I’ve been using Cursor heavily along the way. The models are genuinely good and the local code they generate is often excellent, but on a large, evolving codebase I kept running into the same problem: context limits caused subtle architectural drift. The AI would write clean functions that were globally wrong, quietly breaking earlier design decisions and long‑range invariants.
What finally helped was to stop treating “AI” as a single assistant and instead treat different models as different team members with clear roles and constraints.
My current setup looks like this:
Perplexity + ChatGPT → “product / research brains” I use them for requirements, trade‑offs, and high‑level architecture sketches. They live outside the IDE and exist to clarify what I’m building and why before any code is touched.
Cursor, window 1 (GPT‑5.2) → “architect” This instance is not allowed to write production code. It is responsible for architecture and module boundaries, writing design notes and developer guides, defining interfaces and contracts, and reviewing diffs. I treat it like a senior engineer whose main output is prose: mini‑RFCs, comments, and checklists.
Cursor, window 2 (Sonnet 4.5) → “programmer” This one only implements tasks described by the architect: specific files, functions, and refactors, following explicit written instructions and style rules. It doesn’t get to redesign the system; it just writes the code.
The key rule is: architect always goes first. Every non‑trivial change starts as text (design notes, constraints, examples), then the “programmer” instance turns that into code.
This simple separation fixed a lot of the weirdness I was seeing with a single, all‑purpose assistant. There is much less logical drift, because the global structure is repeatedly restated in natural language. The programmer only ever sees local tasks framed inside that structure, so it’s harder for it to invent a new accidental architecture. The codebase, despite being tens of thousands of lines, feels more coherent than earlier, smaller iterations.
It also changed how I think about Cursor. Many of my earlier “Cursor is dumb” moments turned out to be workflow problems: I was asking one agent, under tight context limits, to remember architecture, requirements, and low‑level implementation all at once.

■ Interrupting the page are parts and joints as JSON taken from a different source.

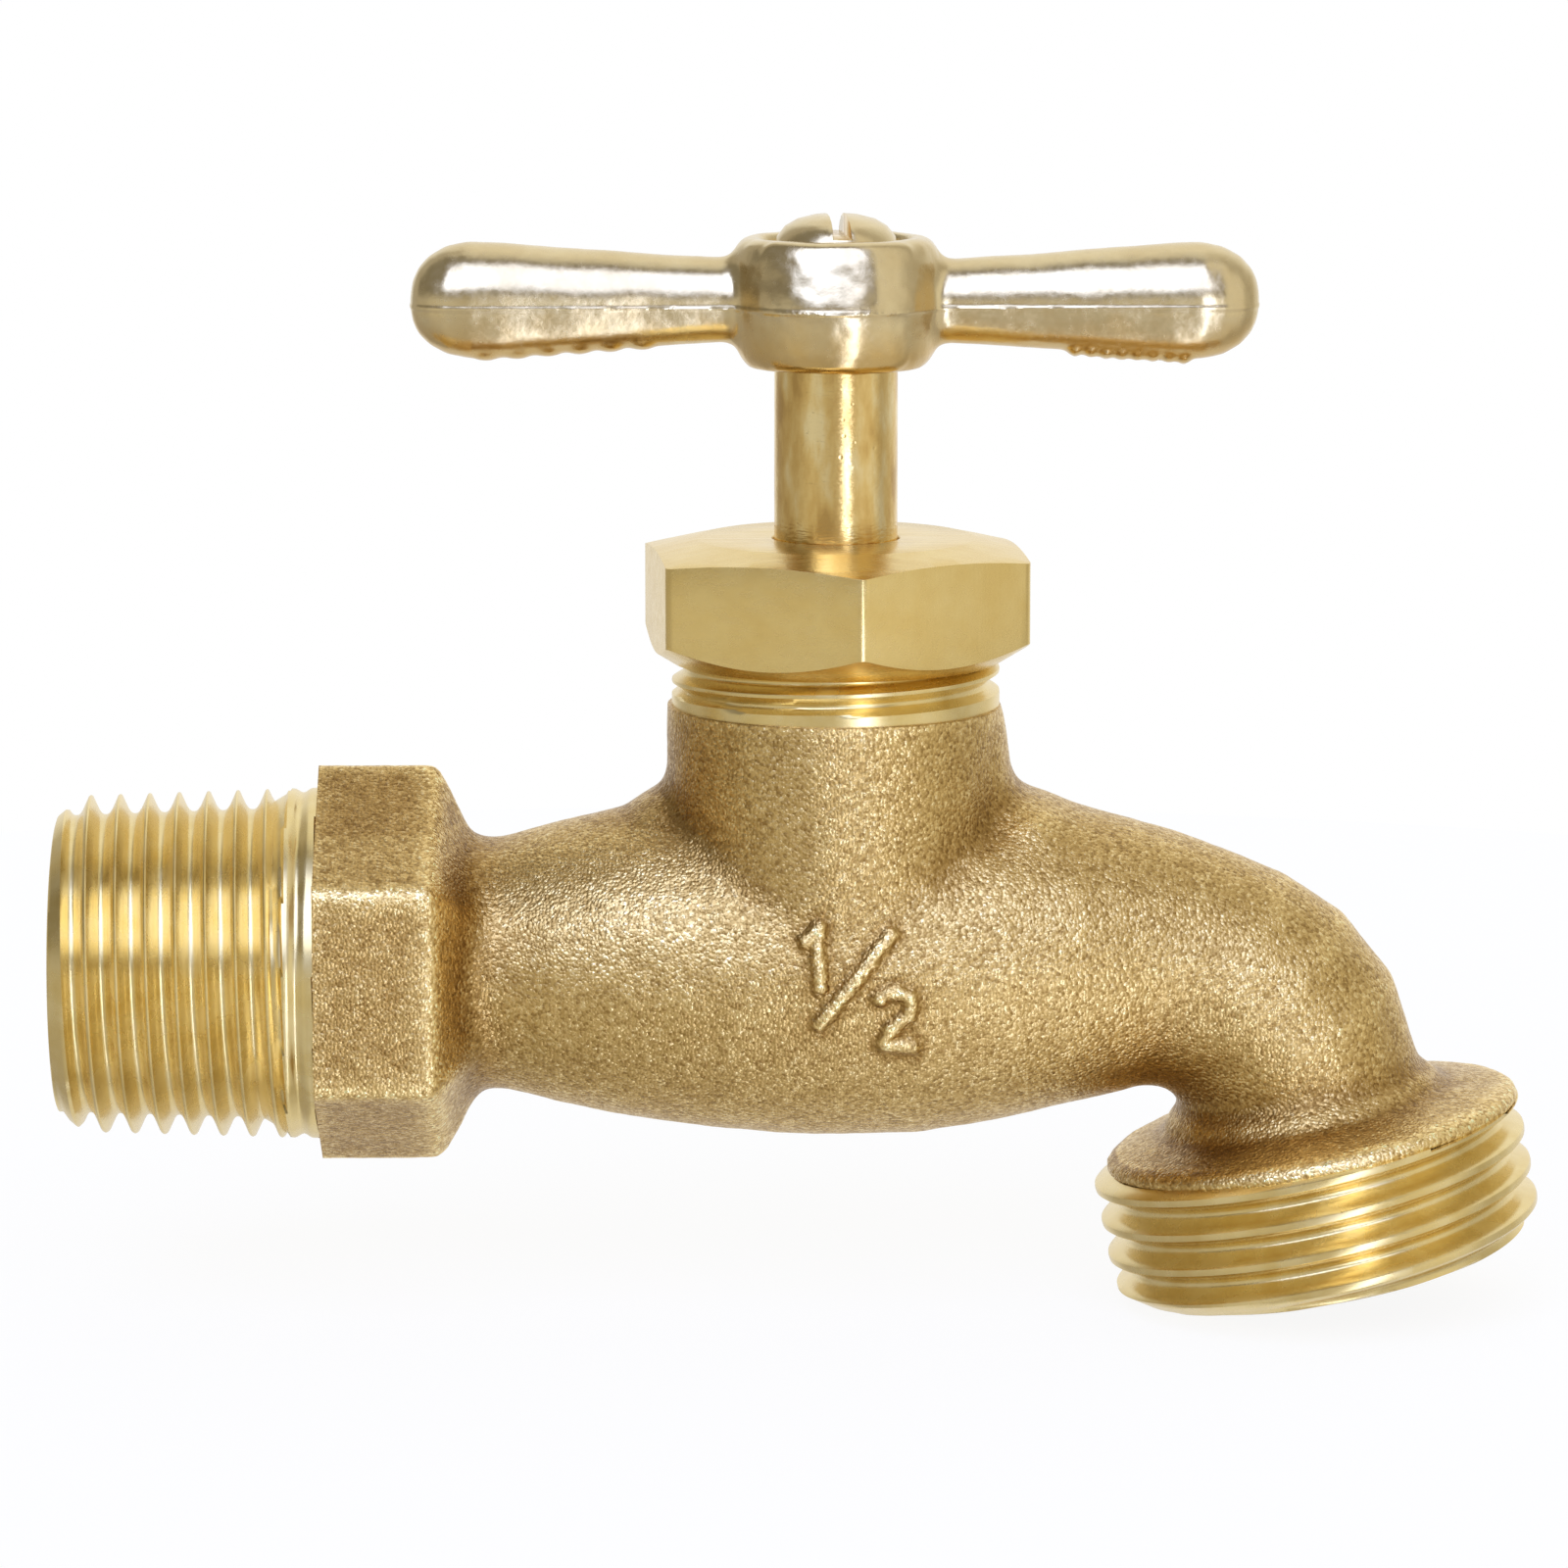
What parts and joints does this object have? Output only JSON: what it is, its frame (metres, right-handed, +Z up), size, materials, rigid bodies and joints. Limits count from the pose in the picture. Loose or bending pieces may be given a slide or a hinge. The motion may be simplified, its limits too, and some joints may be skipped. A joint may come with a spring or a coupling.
{
  "type": "hose bibb",
  "caption": "Brass outdoor tap with a tee handle: tapered pipe thread and hexagon at the inlet, globe body, packing nut, and a bent spout with a hose thread.",
  "frame": {"origin": "centre of the end face of the inlet's pipe thread", "axes": "+X along the inlet towards the spout, +Z up along the stem, -Y out of the front"},
  "size_m": [0.0918, 0.027, 0.0676],
  "materials": {
    "cast_brass": "sand cast, matt and grainy, machined at its threads",
    "turned_brass": "turned, bright",
    "plated_casting": "die cast, softly shiny pale plating",
    "washer_rubber": "plain black rubber",
    "packing_plastic": "off-white packing"
  },
  "bodies": {
    "tap_body": {"body": "cast_brass", "packing_washer": "turned_brass", "packing_ring": "packing_plastic", "packing_nut": "turned_brass"},
    "rising_washer": {"seat_washer": "washer_rubber"},
    "turning_stem": {"stem": "turned_brass", "seat_screw": "turned_brass", "handle": "plated_casting", "handle_screw": "plated_casting"}
  },
  "joints": [
    {"name": "stem_lift", "type": "slide", "parent": "tap_body", "child": "rising_washer", "axis": [0, 0, 1], "range_m": [0, 0.00636]},
    {"name": "handle_turn", "type": "hinge", "parent": "rising_washer", "child": "turning_stem", "pos_m": [0.04803, 0, 0.0409], "axis": [0, 0, 1], "range_deg": [0, 900]}
  ],
  "couplings": [
    {"joint": "stem_lift", "follows": "handle_turn", "m_per_rad": 0.00040425}
  ]
}
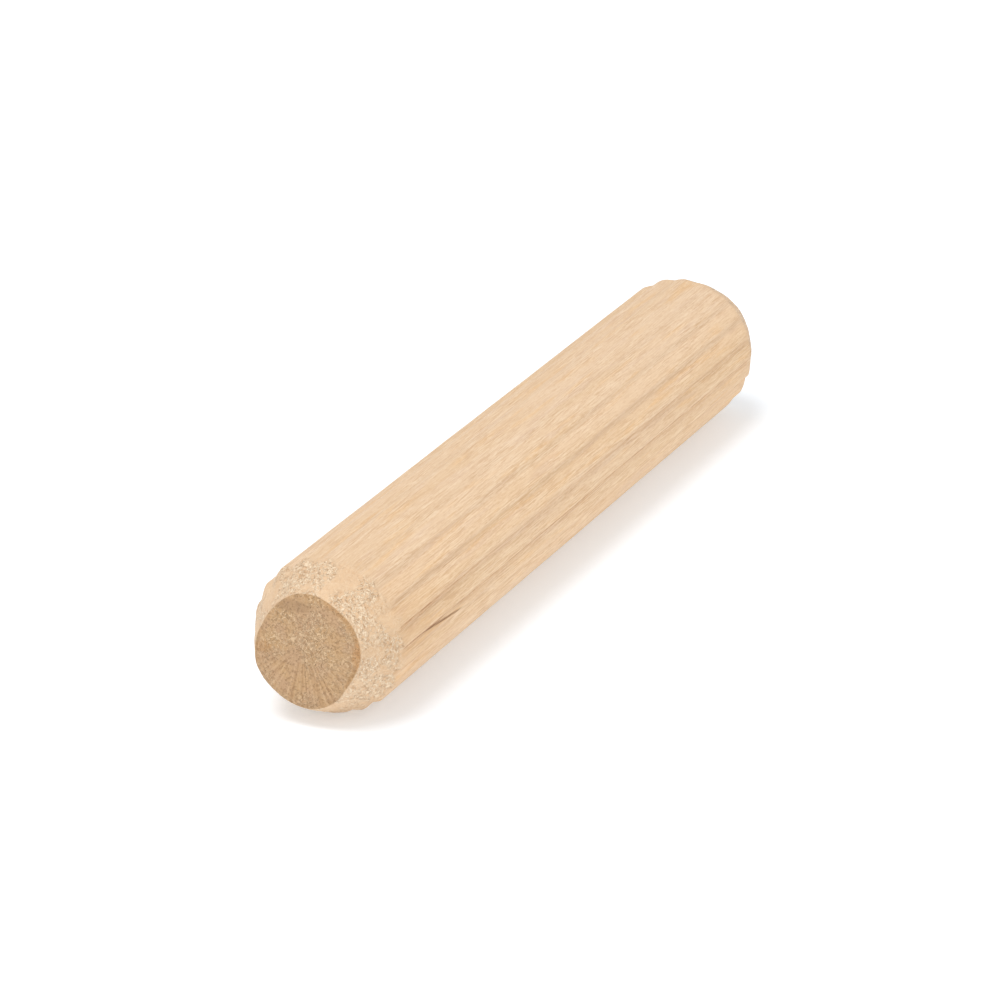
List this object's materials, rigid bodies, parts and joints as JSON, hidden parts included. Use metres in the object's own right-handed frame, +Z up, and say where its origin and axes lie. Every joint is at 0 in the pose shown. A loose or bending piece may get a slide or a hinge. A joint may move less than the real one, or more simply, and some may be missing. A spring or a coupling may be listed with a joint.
{
  "type": "dowel pin",
  "caption": "Straight fluted wooden dowel pin with a bevelled lead and a flat face at each end, for glued joints.",
  "frame": {"origin": "on the pin's axis, halfway along it", "axes": "+X along the pin, +Z up as it lies on two neighbouring ridges, +Y across"},
  "size_m": [0.05, 0.008, 0.008],
  "materials": {
    "raw_wood": "raw, dry, unsealed pale hardwood"
  },
  "bodies": {
    "root": {"dowel_pin": "raw_wood"}
  },
  "joints": []
}
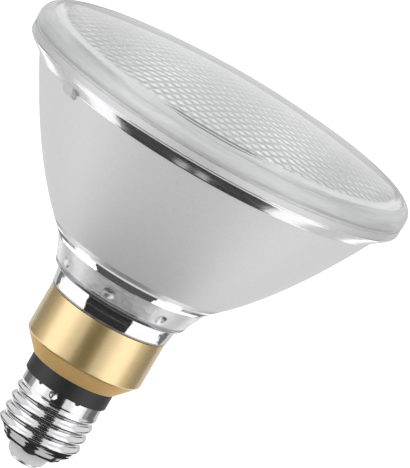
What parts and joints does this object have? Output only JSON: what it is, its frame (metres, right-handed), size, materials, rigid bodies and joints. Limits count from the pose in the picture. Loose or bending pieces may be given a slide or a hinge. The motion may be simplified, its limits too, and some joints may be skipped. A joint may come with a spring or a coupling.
{
  "type": "par spotlight bulb",
  "caption": "Spotlight lamp with a pressed glass bowl, a pebbled glass lens, a gold metal collar and an Edison screw cap.",
  "frame": {"origin": "middle of the centre contact's lower face, the lamp's lowest point with the lens up", "axes": "+Z along the lamp's axis from the screw cap towards the lens; -Y towards the side that the picture shows"},
  "size_m": [0.123, 0.123, 0.1299],
  "materials": {
    "contact_metal": "satin",
    "white_plastic": "satin",
    "nickel": "bright nickel plate",
    "black_plastic": "satin",
    "gold_aluminium": "satin gold anodised",
    "cement": "matte",
    "reflector_glass": "satin, aluminised inside",
    "seal": "matte",
    "lens_glass": "clear, pebbled inside",
    "bare_aluminium": "machined",
    "pad": "matte",
    "white_board": "white solder mask",
    "module_ceramic": "satin",
    "phosphor": "satin silicone",
    "screw_steel": "zinc plated",
    "red_wire": "satin",
    "black_wire": "satin",
    "green_board": "satin solder mask",
    "capacitor_sleeve": "satin",
    "ferrite": "matte",
    "copper": "enamelled copper wire",
    "film_box": "satin",
    "chip": "matte",
    "fuse_body": "satin",
    "blue_wire": "satin"
  },
  "bodies": {
    "root": {"centre_contact": "contact_metal", "cap_insulator": "white_plastic", "screw_shell": "nickel", "driver_housing": "black_plastic", "housing_lid": "black_plastic", "collar": "gold_aluminium", "neck_cement": "cement", "reflector": "reflector_glass", "rim_seal": "seal", "lens": "lens_glass", "heat_spreader": "bare_aluminium", "thermal_pad": "pad", "light_board": "white_board", "light_module": "module_ceramic", "phosphor_disc": "phosphor", "board_screws": "screw_steel", "positive_wire": "red_wire", "negative_wire": "black_wire", "driver_board": "green_board", "bulk_capacitor": "capacitor_sleeve", "output_capacitor": "capacitor_sleeve", "transformer_core": "ferrite", "transformer_winding": "copper", "film_capacitor": "film_box", "bridge_rectifier": "chip", "controller_chip": "chip", "fuse_resistor": "fuse_body", "neutral_wire": "blue_wire"}
  },
  "joints": []
}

Once I split those responsibilities across different models and forced everything through written instructions, the same tools started to look a lot more capable.
This isn’t a Cursor ad, and it’s not an anti‑Cursor rant either. It’s just one way to make these tools work on a large solo project by treating them like a small team instead of a single magical pair‑programmer.
One downside of this setup: at my current pace, Cursor is happily charging me something like $100 a day. If anyone from Cursor is reading this – is there a “solo dev building absurdly large systems” discount tier I’m missing?
zkmon•6h ago
garylauchina•3h ago
A typical loop looks like this:
I talk with Perplexity/ChatGPT to clarify the requirement and trade‑offs.
The “architect” Cursor window writes a short design note: intent, invariants, interfaces, and a checklist of concrete tasks.
The “programmer” Cursor window implements those tasks, one by one, and I run tests / small experiments.
If something feels off, I paste the diff and the behavior back to the architect and we adjust the design note, then iterate.
There is a feedback channel from “programmer” to “architect”, but it goes through me. When the programmer model runs into something that doesn’t fit (“this API doesn’t exist”, “these two modules define similar concepts in different ways”, etc.), I capture that as:
comments in the code (“this conflicts with X”), and
updates to the architecture doc (“rename Y to Z, merge these two concepts”, “deprecate this path”, etc.).
So the architect is not infallible. It gets corrected by reality: tests failing, code being awkward to write, or new edge cases showing up. The main thing the process enforces is that those corrections are written down in prose first, so future changes don’t silently drift away from whatever the system used to be.
In that sense the “programmer” complains the same way human ones do: by making the spec look obviously wrong when you try to implement it.